Hint: Plot the two CDFs and try to interpret the optimal decision rule graphically.
Exercise 1.4 (Selling random wind) The amount \(W\) of power generated by the wind turbine is a positive real-valued random variable with probability density function \(f\). The operator of the wind turbine has to commit to provide a certain amount of power in the day-ahead market. The price of power is \(\$p\) per MW.
If the operator commits to provide \(a\) MW of power and the wind generation \(W\) is less than \(a\), then he has to buy the balance \(a - W\) from a reserves market at the cost of \(\$ q\) per unit, where \(q > p\).
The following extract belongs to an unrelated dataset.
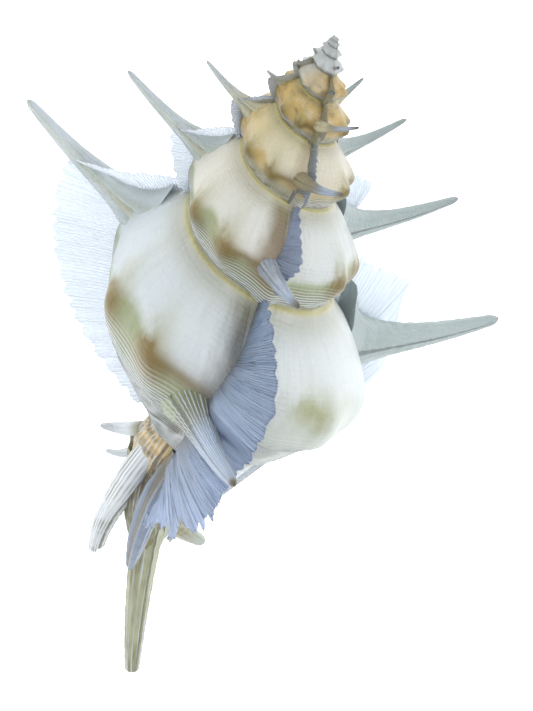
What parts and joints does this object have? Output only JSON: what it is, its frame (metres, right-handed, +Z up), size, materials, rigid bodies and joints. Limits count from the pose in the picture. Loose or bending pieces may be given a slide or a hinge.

Thus, the reward of the operator is \(r(a,W)\) where \[ r(a, w) = \begin{cases} p a, & \text{if } w > a \\ p a - q (a - w), & \text{if } w < a. \end{cases}\]
Find the optimal commitment \(a\) that maximizes the expected reward.
Notes
Perhaps the earliest model of the newsvendor problem appeared in Edgeworth (1888) in the context of a bank setting the level of cash reserves to cover demands from its customers. The solution to the basic model presented above and some of its variants was provided in Morse and Kimball (1951); Arrow et al. (1952); Whitin (1953). See Porteus (2008) for an accessible introduction.
The idea of using order statistics is from Besbes and Mouchtaki (2023). They quantify the regret of the certainty equivalent policy as a function of the number of samples \(K\). Liyanage and Shanthikumar (2005) and Chu et al. (2008) proposed a more general idea of using operational statistics, that integrate estimation and optimization.
The property \(F_1(w) \le F_2(w)\) used in Exercise 1.3 is called stochastic dominance. Later in the course, we will study how stochastic dominance is useful to establish monotonicity properties of general MDPs.
The example of selling random wind in Exercise 1.4 is taken from Bitar et al. (2012).